Ln 80: As mentioned before, I believe the long-duration deployment during Strateole 2 would be much better suited to showcase FLOATS’ capabilities.

Ln 130: Can you give an uncertainty range for the constant temperature environment of the gondola? This may have important implications during long-duration flights characterized by changing thermal and light environments, and resulting changes in post-flight FODS calibration. Was the sensitivity of the calibration parameters to the temperature of the electronics evaluated in the laboratory?

Ln 144f: Is there any reinforcement fiber (Kevlar,…) contained in the FO cable? What is the color and albedo of its outermost jacket?

Ln 200ff: I noticed that the authors do not necessarily use the terminology commonly used in the aerial FODS literature (e.g. differential attenuation, single-ended, non-duplexed, etc). For ease of reading and comparison with existing studies, I recommend using this nomenclature (see e.g. Thomas, C.K., Selker, J.S., 2021. Optical fiber-based distributed sensing methods, in: Foken, T. (Ed.), Springer Handbook of Atmospheric Measurements. Springer Handbooks, Springer Nature Switzerland AG 2021, pp. 609–631. https://doi.org/10.1007/978-3-030-52171-4_20).
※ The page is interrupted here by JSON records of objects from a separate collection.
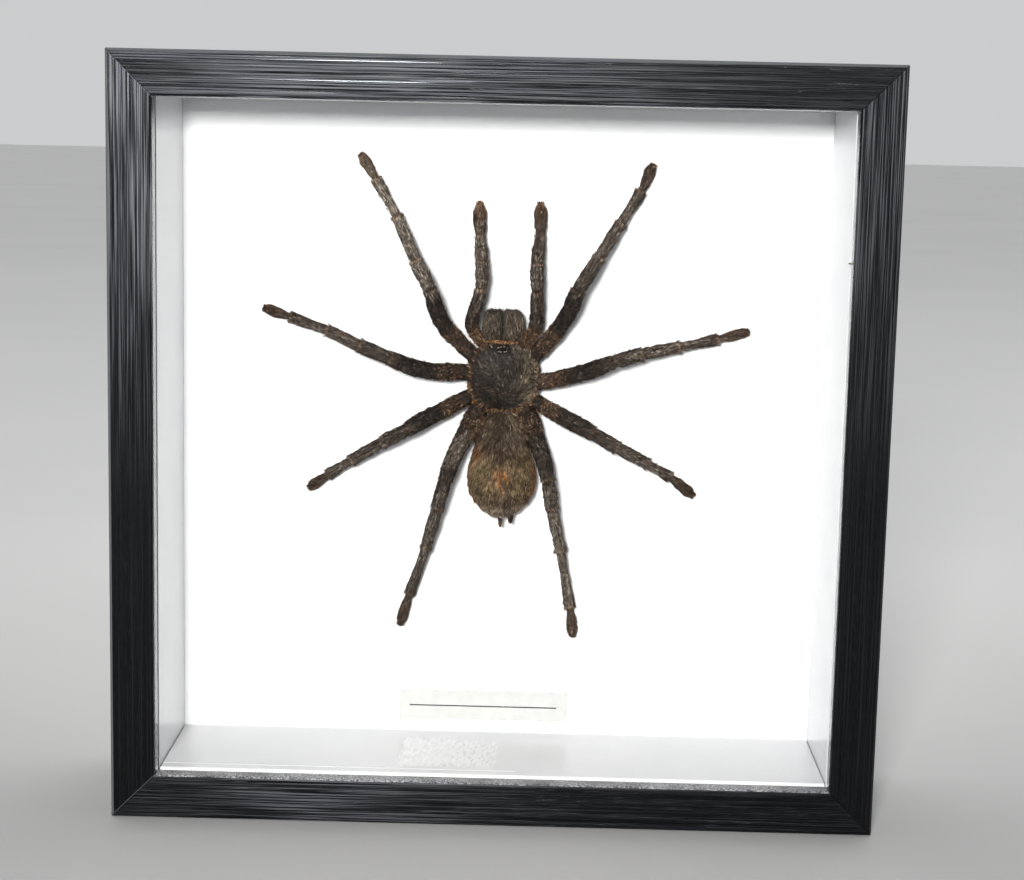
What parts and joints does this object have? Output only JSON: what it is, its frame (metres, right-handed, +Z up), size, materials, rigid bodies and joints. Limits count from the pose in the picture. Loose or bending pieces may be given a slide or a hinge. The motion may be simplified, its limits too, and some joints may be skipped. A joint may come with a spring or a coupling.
{
  "type": "framed tarantula specimen",
  "caption": "Deep square box frame in ribbed black wood with glass, white liner and card, holding a spread dried tarantula above a small blank paper label.",
  "frame": {"origin": "middle of the frame's footprint, on the surface that the bottom rail stands on", "axes": "+Z up the frame, +Y from the glass to the back, +X to the right as seen from the front"},
  "size_m": [0.25, 0.067, 0.249],
  "materials": {
    "black_wood": "ribbed black stain, satin",
    "clear_glass": "clear polished",
    "white_board": "matte white board",
    "label_paper": "matte cut paper",
    "hardboard": "smooth brown hardboard",
    "steel": "plain zinc-plated",
    "dried_specimen": "dry hairy shell, matte"
  },
  "bodies": {
    "root": {"rail_top": "black_wood", "rail_bottom": "black_wood", "rail_left": "black_wood", "rail_right": "black_wood", "glass": "clear_glass", "liner_top": "white_board", "liner_bottom": "white_board", "liner_left": "white_board", "liner_right": "white_board", "mount_board": "white_board", "label": "label_paper", "back_board": "hardboard", "tab_top_1": "steel", "tab_top_2": "steel", "tab_bottom_1": "steel", "tab_bottom_2": "steel", "tab_left_1": "steel", "tab_left_2": "steel", "tab_right_1": "steel", "tab_right_2": "steel", "hanger": "steel", "hanger_rivet_left": "steel", "hanger_rivet_right": "steel", "carapace": "dried_specimen", "abdomen": "dried_specimen", "chelicera_left": "dried_specimen", "chelicera_right": "dried_specimen", "palp_left": "dried_specimen", "palp_right": "dried_specimen", "leg_left_1": "dried_specimen", "leg_left_2": "dried_specimen", "leg_left_3": "dried_specimen", "leg_left_4": "dried_specimen", "leg_right_1": "dried_specimen", "leg_right_2": "dried_specimen", "leg_right_3": "dried_specimen", "leg_right_4": "dried_specimen", "spinneret_left": "dried_specimen", "spinneret_right": "dried_specimen"}
  },
  "joints": []
}
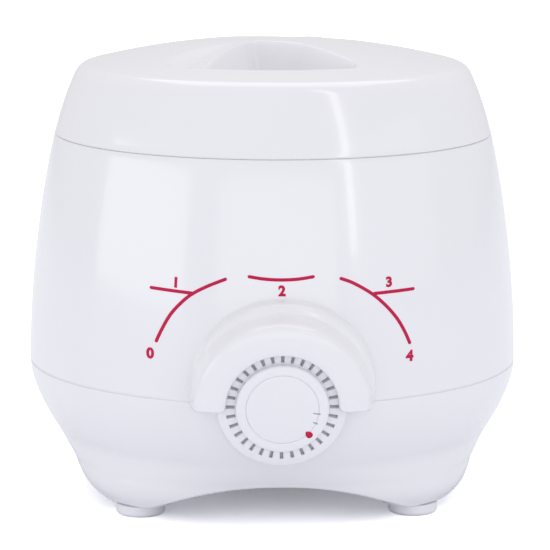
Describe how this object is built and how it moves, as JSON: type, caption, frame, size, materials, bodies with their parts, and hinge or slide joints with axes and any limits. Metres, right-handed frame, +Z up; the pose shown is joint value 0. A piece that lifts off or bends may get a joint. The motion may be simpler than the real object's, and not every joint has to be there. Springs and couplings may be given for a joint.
{
  "type": "wax warmer",
  "caption": "Round electric wax warmer with a domed lift-off lid, a lift-out metal pot, a hooded front heat dial and a footed base.",
  "frame": {"origin": "on the table plane, under the middle of the overall bounding box; the body's own axis is 5 mm behind it, in +Y, because the dial's hood reaches further forward than the cord gland reaches back", "axes": "+Z up, -Y to the front with the dial, +X to the right as seen from the front"},
  "size_m": [0.18, 0.1924, 0.166],
  "materials": {
    "shell_white": "glossy moulded plastic",
    "pot_metal": "spun, satin",
    "bowl_metal": "spun, plain",
    "foot_rubber": "matt, pale",
    "seal_rubber": "matt silicone",
    "steel": "zinc plated",
    "heater_metal": "plain, heat tinted",
    "insulation": "woven glass fibre",
    "ceramic": "matt, glazed edges",
    "copper": "drawn copper",
    "terminal_plastic": "plain moulding",
    "brass": "plated brass",
    "black_nylon": "moulded nylon",
    "wire_brown": "insulated wire",
    "wire_black": "insulated wire",
    "wire_blue": "insulated wire",
    "wire_green": "insulated wire"
  },
  "bodies": {
    "body": {"upper_shell": "shell_white", "base_shell": "shell_white", "foot_front_left": "foot_rubber", "foot_front_right": "foot_rubber", "foot_back_left": "foot_rubber", "foot_back_right": "foot_rubber", "heating_bowl": "bowl_metal", "bowl_gasket": "seal_rubber", "bowl_screws": "steel", "heater_band": "heater_metal", "clamp_screw": "steel", "insulation_sleeve": "insulation", "thermostat": "ceramic", "thermostat_screws": "steel", "sensor_bulb": "copper", "capillary_tube": "copper", "bulb_clip": "steel", "thermal_fuse": "steel", "fuse_bracket": "steel", "fuse_nut": "steel", "terminal_block": "terminal_plastic", "terminal_screws": "brass", "cord_gland": "black_nylon", "gland_nut": "black_nylon", "case_screws": "steel", "live_wire": "wire_brown", "switched_wire": "wire_black", "fused_wire": "wire_black", "neutral_wire": "wire_blue", "earth_wire": "wire_green"},
    "lid": {"lid": "shell_white"},
    "pot": {"wax_pot": "pot_metal"},
    "dial": {"dial_knob": "shell_white", "dial_cap": "shell_white", "dial_clip": "steel", "thermostat_shaft": "steel"}
  },
  "joints": [
    {"name": "lid_lift", "type": "slide", "parent": "body", "child": "lid", "axis": [0, 0, 1], "range_m": [0, 0.15]},
    {"name": "pot_lift", "type": "slide", "parent": "body", "child": "pot", "axis": [0, 0, 1], "range_m": [0, 0.018]},
    {"name": "dial_turn", "type": "hinge", "parent": "body", "child": "dial", "pos_m": [0, -0.08542, 0.049], "axis": [0, -0.9816, -0.1908], "range_deg": [0, 204]}
  ]
}
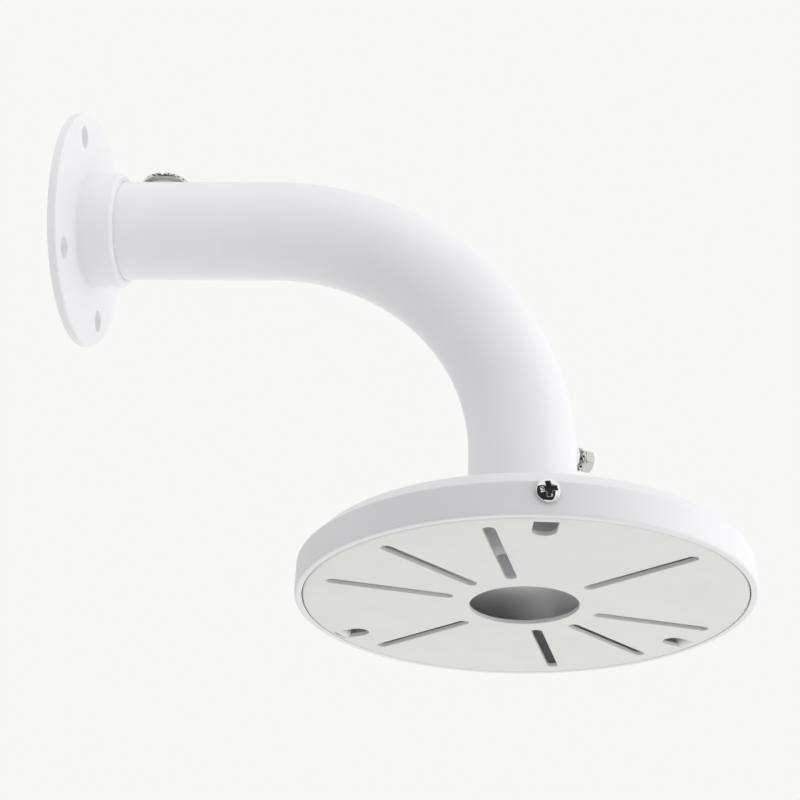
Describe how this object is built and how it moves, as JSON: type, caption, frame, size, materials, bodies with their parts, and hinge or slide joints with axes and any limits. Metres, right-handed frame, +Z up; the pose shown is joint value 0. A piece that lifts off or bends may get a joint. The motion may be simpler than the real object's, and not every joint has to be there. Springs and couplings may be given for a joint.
{
  "type": "camera wall bracket",
  "caption": "Wall bracket for a dome camera: bent arm tube with a round wall flange, a shallow canopy and a slotted adapter plate around a cable opening.",
  "frame": {"origin": "centre of the wall flange's wall face", "axes": "+X out of the wall along the arm, +Z up, so the canopy hangs toward -Z and the adapter plate faces down"},
  "size_m": [0.2585, 0.1625, 0.2062],
  "materials": {
    "powder_coat": "white powder coat, satin",
    "plate_paint": "light grey paint, satin",
    "nickel": "nickel plated",
    "chrome_screw": "bright plated",
    "seal": "matte, pale grey"
  },
  "bodies": {
    "root": {"wall_flange": "powder_coat", "arm_tube": "powder_coat", "canopy": "powder_coat", "adapter_plate": "plate_paint", "entry_plug": "nickel", "plug_seal": "seal", "lock_bolt": "nickel", "lock_washer": "nickel", "rim_screw_1": "chrome_screw", "rim_screw_2": "chrome_screw", "rim_screw_3": "chrome_screw"}
  },
  "joints": []
}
Ln 245f: Step losses from FO cable breaks or optical connectors need to be treated entirely different from estimating the continuous differential attenuation during post-field FODS calibration. Since the optical junction at the rotary connector between the gondola FO cable (between Reference 1 and 2), and the actual ambient sampling FO cable is not held at a uniform temperature, I do not see the utility of the fitted three unknowns for the gondola cable for application to the ambient cable to assess the different (and cumulatively changing) effective differential attenuation of the optical path from the bench to the end of the FI cable at the EFU. The design must call for at least two separate known reference sections (Ref3 and Ref4) to assess the change in the differential attenuation. This is the main reason why WY933 is ill-posed. How does your calibration routine compare to established methods such as des Tombe, B., Schilperoort, B., Bakker, M., 2020. Estimation of Temperature and Associated Uncertainty from Fiber-Optic Raman-Spectrum Distributed Temperature Sensing. Sensors 20. https://doi.org/10.3390/s20082235?

Ln 286: The shortwave radiation error for aerial FO deployments was discussed in detail by Sigmund, A., Pfister, L., Sayde, C., Thomas, C.K., 2017. Quantitative analysis of the radiation error for aerial coiled-fiber-optic distributed temperature sensing deployments using reinforcing fabric as support structure. Atmos. Meas. Tech. 10, 2149–2162. https://doi.org/10.5194/amt-10-2149-2017. I believe the models and equations contained in this manuscript could strengthen the discussion in this paper. I am particularly concerned about non-uniform shortwave exposure across the ambient FO cable. For future applications: could the simultaneous use of a twisted (or parallel) black and white FO cable offer insight and utility?

Ln 313: I believe this is the most significant shortcoming for the presented dataset.

Ln 380: I think to recall conflicting information about when Ref4 ceased to work properly: was it still operational during ascent (cp. Ln 396), or did it fail during the float?

Ln 406: It’s a tightly buffered FO cable, so mechanical strain inflicted during retraction and because of temperature changes is most likely. Was it reversable when FLOATS was on the ground?

Ln 416ff, 434f: This section can be improved: the resulting effective vertical resolution of the FODS observations are a function of vertical velocity of the sampling unit, the FO cable’s and optical bench response time, and the minimum averaging interval. Combining those will yield an effective resolution and uncertainty.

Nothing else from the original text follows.